Customers. The Harborside sales floor (including the area containing the non-marijuana items) was only accessible to customers who arrived with their medical marijuana credentials. 60% of Harborside’s members came to the dispensary to buy some form of marijuana.
Management. There were no separate entities or books for Harborside’s nonmarijuana sales, and the management was the same. Even the non-marijuana products were about marijuana, enabled the use of marijuana, and/or were branded with the Harborside logo. This indicates that, as in Canna Care, the sale of non-marijuana products was inseparable from and merely “incident to” the Harborside’s primary business – marijuana sales.

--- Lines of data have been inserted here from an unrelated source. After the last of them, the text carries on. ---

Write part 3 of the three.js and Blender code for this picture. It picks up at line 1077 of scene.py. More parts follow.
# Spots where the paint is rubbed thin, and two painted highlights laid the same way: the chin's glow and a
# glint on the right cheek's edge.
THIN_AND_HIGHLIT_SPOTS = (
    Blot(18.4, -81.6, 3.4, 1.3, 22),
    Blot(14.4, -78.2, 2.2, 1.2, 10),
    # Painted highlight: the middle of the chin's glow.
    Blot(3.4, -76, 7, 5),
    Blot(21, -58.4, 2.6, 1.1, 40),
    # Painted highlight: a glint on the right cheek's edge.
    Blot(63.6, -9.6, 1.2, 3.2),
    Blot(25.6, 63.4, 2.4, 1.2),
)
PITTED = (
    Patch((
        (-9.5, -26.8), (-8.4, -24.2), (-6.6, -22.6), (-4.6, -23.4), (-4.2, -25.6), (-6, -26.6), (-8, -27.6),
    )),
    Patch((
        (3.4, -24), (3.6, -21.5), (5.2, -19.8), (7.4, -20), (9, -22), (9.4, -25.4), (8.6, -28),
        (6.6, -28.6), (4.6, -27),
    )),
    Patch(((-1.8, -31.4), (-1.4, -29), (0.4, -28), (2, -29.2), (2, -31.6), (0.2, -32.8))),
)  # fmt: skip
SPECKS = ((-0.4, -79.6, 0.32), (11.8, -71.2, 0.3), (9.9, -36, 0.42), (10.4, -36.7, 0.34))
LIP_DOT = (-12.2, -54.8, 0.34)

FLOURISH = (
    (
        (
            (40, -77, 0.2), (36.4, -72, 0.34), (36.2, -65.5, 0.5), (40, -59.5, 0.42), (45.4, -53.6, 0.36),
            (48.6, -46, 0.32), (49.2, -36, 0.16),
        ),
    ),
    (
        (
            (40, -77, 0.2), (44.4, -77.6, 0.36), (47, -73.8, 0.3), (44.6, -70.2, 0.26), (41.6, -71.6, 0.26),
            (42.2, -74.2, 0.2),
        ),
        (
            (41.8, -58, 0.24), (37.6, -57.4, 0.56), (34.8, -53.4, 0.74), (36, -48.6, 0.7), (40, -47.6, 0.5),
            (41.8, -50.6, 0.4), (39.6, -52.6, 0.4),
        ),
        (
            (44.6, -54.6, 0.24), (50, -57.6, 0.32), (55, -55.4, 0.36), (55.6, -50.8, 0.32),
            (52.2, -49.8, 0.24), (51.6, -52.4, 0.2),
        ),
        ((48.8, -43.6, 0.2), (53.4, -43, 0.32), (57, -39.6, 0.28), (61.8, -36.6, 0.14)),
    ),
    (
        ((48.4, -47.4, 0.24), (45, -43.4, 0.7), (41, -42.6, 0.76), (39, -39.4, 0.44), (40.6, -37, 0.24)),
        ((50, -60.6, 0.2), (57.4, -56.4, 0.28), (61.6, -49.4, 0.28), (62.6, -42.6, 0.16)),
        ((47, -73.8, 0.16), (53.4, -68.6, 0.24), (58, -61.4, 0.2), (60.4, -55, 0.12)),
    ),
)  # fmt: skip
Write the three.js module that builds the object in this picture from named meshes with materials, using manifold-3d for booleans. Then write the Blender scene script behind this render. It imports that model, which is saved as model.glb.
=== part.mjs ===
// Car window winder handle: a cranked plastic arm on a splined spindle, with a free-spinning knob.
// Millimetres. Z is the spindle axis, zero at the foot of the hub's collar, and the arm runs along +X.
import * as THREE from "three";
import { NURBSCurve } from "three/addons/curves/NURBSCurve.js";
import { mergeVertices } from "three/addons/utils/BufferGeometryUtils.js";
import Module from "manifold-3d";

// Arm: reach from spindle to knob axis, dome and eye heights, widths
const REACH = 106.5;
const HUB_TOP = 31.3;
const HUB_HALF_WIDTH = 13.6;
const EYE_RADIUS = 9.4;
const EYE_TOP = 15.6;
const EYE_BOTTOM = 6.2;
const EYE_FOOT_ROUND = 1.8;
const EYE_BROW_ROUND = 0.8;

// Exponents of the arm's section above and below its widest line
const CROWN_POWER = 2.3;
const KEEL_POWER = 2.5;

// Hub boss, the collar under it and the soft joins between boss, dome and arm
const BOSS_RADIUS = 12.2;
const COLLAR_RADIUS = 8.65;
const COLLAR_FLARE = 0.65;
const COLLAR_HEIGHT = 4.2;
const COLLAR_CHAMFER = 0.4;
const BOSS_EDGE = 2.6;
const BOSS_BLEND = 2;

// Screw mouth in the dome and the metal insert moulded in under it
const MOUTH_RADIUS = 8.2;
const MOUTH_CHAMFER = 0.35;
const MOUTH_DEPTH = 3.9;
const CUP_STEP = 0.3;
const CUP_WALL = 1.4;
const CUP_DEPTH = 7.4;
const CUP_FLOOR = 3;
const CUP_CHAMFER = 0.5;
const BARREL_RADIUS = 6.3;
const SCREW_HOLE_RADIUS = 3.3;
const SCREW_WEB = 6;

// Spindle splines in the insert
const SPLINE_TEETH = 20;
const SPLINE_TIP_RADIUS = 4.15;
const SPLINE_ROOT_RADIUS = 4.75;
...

Profit Motive and Payment Structure. The act of selling two products or types of products does not mean that each is a separate trade or business. Neither is a free service considered a separate trade or business, even if it attracts customers. Harborside argued that like CHAMP, a portion of each of its marijuana sales was in fact a purchase of the free holistic services it provided. The court disagreed, noting that while Harborside sold marijuana and offered holistic services for free, the “global fee” changed by the taxpayer in CHAMP was for a fixed amount of marijuana and the balance was for its services (which comprised the majority of its space and employee time). The court concluded that the Harborside Health Center’s operations were more similar to those in Olive, in which the taxpayer also provided free services and where deductions were denied. This is besides the fact that the value of Harborside’s free services totaled merely 1% of Harborside’s marijuana revenue, and were in any event needed in order for Harborside to meet the State of California’s community-benefit requirements.
Branding. Despite Harborside’s contention that its branding activities constituted a separate trade or business, the court failed to find any evidence of that – on the contrary, everything about the dispensary’s operations, from its marijuana sales, to its structure, employees, and facilities utilized, indicated that Haborside’s branding work was “necessarily entwined” with its brand development.
What are you really doing?
If nearly everything you’re doing is selling marijuana, you are unlikely to succeed in an argument that you operate a separate non-marijuana trade or business without ample evidence to the contrary. In Harborside vs. IRS, a significant part of the Tax Court’s opinion was dedicated to distinguishing between Harborside’s operations and that of other marijuana dispensaries. Other marijuana businesses should prepare for the same kind of scrutiny.
During the tax years at issue, Harborside’s marijuana sales accounted for nearly all of its revenue. Its other activities, including the sale of non-marijuana products and holistic services, were not managed separately. It is therefore not surprising that the Tax Court concluded that Harborside operated a single trade or businesses. And since that business was selling marijuana, a controlled substance prohibited under federal law, the court denied Harborside all of its business deductions per 26 U.S. Code § 280E.